Another remembered “the pilot.”

“He was a retired German pilot and he had his own small plane, a one or two-seater; he would go up and check the clouds. If the clouds were too low the planes couldn’t land.”

Alongside Camp Raymond and the air strip is a fenced park with gazeebos, benches, tables and toilette facilities. What began two years ago as an Independence project by Member of Parliament (MP) Hon Kate Lewis, has evolved into an ideal location for picnics, photography shoots and other community activities, including an Easter kite flying competition.  

“She (MP Lewis) wanted to make the area more comfortable for families,” according to Andrea Lewis, administrative assistant at the Saint Andrew North East constituency office, adding that the park is a popular spot any day of the week.

Visitors to the yet-to-be-named park have a close-up view of two aircraft relics. The bigger one originated from the Republic of Cuba, which landed in Grenada after the demise of Maurice Bishop and others at Fort George and was attacked by the American troops on October 25, 1983, killing the captain Carlos Andres Diaz Larranaga. The small plane, aging and rusting, was used to spray banana fields when Grenada was plagued with Leaf Spot, a fungal disease.    

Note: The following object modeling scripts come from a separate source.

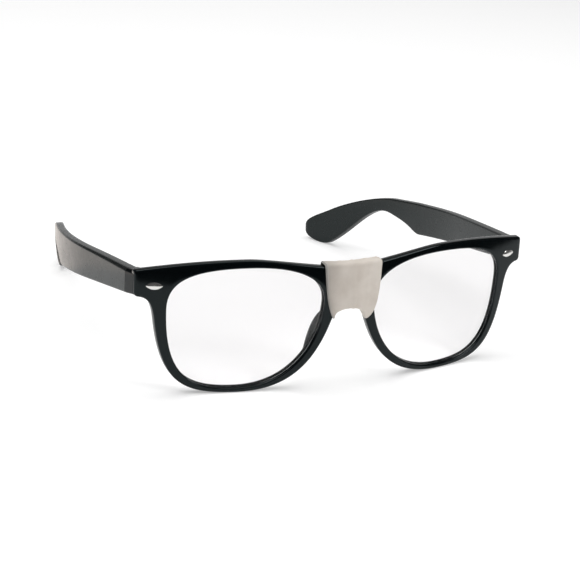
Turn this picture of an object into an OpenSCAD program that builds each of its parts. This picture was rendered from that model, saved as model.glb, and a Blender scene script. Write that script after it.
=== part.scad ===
// Thick rimmed spectacles with clear lenses and cloth tape wound round the bridge.
// Built as worn: X runs across the face, the front faces -Y, the temples run back to +Y.
// Outlines are drawn as [across, up] seen from the front, up measured from the rims' lowest line.
// "right" and "left" are the wearer's, so right is -X.

/* [Lenses] */
// Width of one lens opening
lens_w = 53.2; // [48:0.1:58]
// Height of one lens opening
lens_h = 42.8; // [36:0.1:48]
// Gap between the two lens openings
bridge_w = 18.6; // [15:0.1:22]
// Thickness of each lens
lens_t = 1.4; // [1.2:0.1:1.6]
// Radius that the front is wrapped to
wrap_r = 228; // [160:1:400]

/* [Rims] */
// Thickness of the front, face to back
front_t = 3.8; // [3.5:0.1:5]
// Rim below a lens opening
rim_low = 1.6; // [1:0.1:3]
// Rim outside a lens opening, below the end piece
rim_side = 3.7; // [2.5:0.1:5]
// Rim between a lens opening and the nose
rim_nose = 3.7; // [3:0.1:5]
// Brow above a lens opening
brow_h = 2.5; // [1.5:0.1:4]
// How far the brow's face leans back at its top
brow_roll = 0.8; // [0:0.1:1]
// Height of the bridge at its middle
bridge_h = 14.1; // [10:0.1:16]
// Rounding at the front of a lens opening
edge_in = 0.5; // [0.2:0.1:0.6]
// Rounding of the front's outer edge
edge_out = 0.6; // [0.2:0.1:1]
// Rounding of the front's rear edge
edge_back = 1.1; // [0.4:0.1:1.4]
// Depth of the groove that holds a lens
groove_d = 0.7; // [0.5:0.1:1]
// Front lip ahead of the lens
lip_t = 1.2; // [1.1:0.1:1.4]

/* [End pieces] */
// Distance from a lens opening to the outer side
end_w = 10.3; // [9:0.1:12]
// Height of the outer side
end_h = 9.1; // [8:0.1:11]
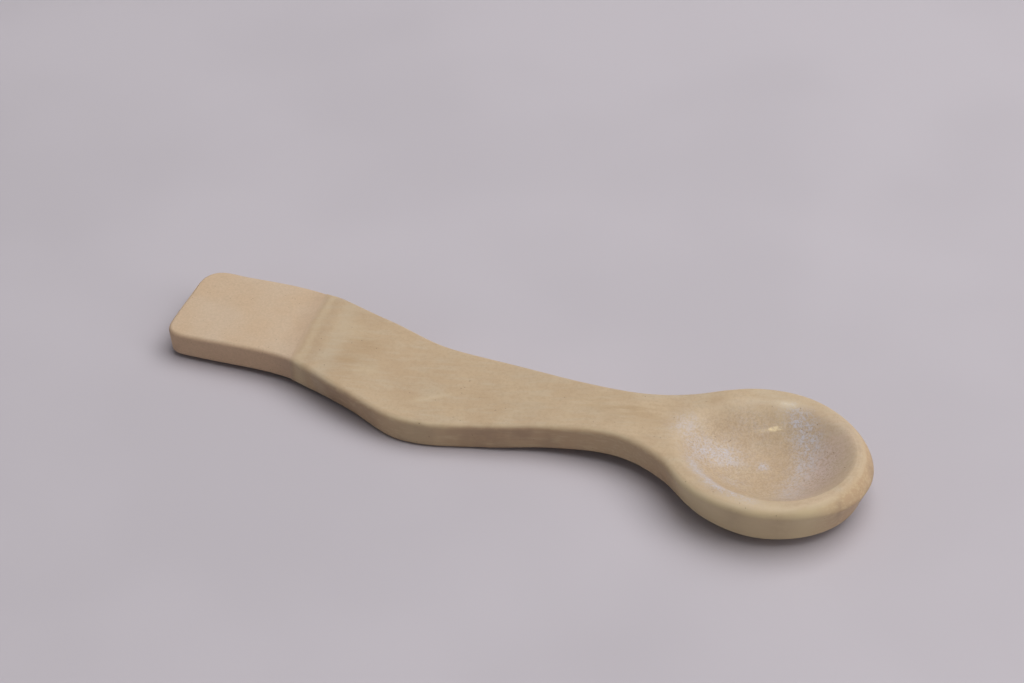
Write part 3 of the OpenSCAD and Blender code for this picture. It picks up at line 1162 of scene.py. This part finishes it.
# The glaze's spot marks: most are its own tones, and those noted below are painted light or shade.
BLOOM = SpotMark("bloom", (
    Spot(-7.6, 0.8, 3, 2, 12),
    Spot(-10.8, -1.4, 2.4, 2.4, 0, 0.6),
    Spot(-1.2, 1.4, 1.1, 0.9, 0, 0.95),
    Spot(4.9, 6.6, 3, 2.2, -60, 0.85),
    Spot(1.6, 10.2, 2.8, 1.7, -20, 0.7),
    Spot(2.4, 8.6, 1.6, 1.6, 0, 0.5),
    Spot(5.4, 2.2, 2.6, 2, 80, 0.65),
    Spot(5, -3.4, 3.2, 2, -80, 0.55),
    Spot(-10.2, -5.6, 2.4, 1.3, -40, 0.7),
    Spot(-9, -8, 2.2, 1.1, -45, 0.7),
    Spot(-6.4, -9.7, 2.8, 1.2, -35),
    Spot(-2, -11.8, 3.6, 1.2, -14),
    Spot(-14.4, 1.8, 2.2, 2.8, 0, 0.6),
    Spot(-5, 7.4, 3.6, 2, 10, 0.2),
    Spot(-4.4, -4.4, 2.6, 1.6, -15, 0.3),
))
GLOSS = SpotMark("gloss", (
    Spot(-1.5, 7.9, 3.4, 0.32, 22),
    Spot(-0.5, 11.5, 1.6, 0.8, 10, 0.8),
))
TAN = SpotMark("tan", (
    Spot(-68, 0, 17, 12, 0, 0.55),
    Spot(-57, -3, 9, 6, 0, 0.2),
    Spot(-73.4, -3.2, 2.2, 1.4, 30, 0.45),
    Spot(-70.7, 1.7, 2.6, 1.5, 0, 0.45),
    Spot(1, 3.4, 2.2, 1.6, 0, 0.5),
    Spot(-5.5, -4.3, 2.8, 1.3, -20, 0.5),
))
RUSTY = SpotMark("rusty", (
    Spot(-25, 2.4, 7, 2.6, 0, 0.85),
    Spot(-70.9, -2.7, 3.2, 1.6, 15),
    Spot(-70.6, 1.8, 3.2, 1.8, 15, 0.8),
    Spot(-48.5, -0.9, 3, 1.4, 20, 0.7),
    Spot(-42, -2, 14, 5, 18, 0.1),
))
# Painted shade on the near rim's rounded outer edge, laid in the walls' tone.
RIM_SHADE = SpotMark("rim_shade", (
    Spot(2, -15.3, 9, 2.2, 2),
))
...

Landing conditions at Pearls were a challenge. Trevor Neckles, the Grenadian who piloted the first commercial flight to land at Point Salines, was quoted in the New York Times on October 29, 1984 saying the landing was “very different” from Pearls where “you have to fly into a mountain and then down into a valley to get into the airport.”

While Pearls has not operated as an airport since 1984, it remains under the auspices of the Grenada Airports Authority (GAA). The future of the site usually emerges during election campaigns. There have been promises of re-opening the airport in the past. One of the more recent election promises is to establish an aviation school there.

 Meanwhile, the runway remains an ideal spot for a driving lessons, as it has for many a decade.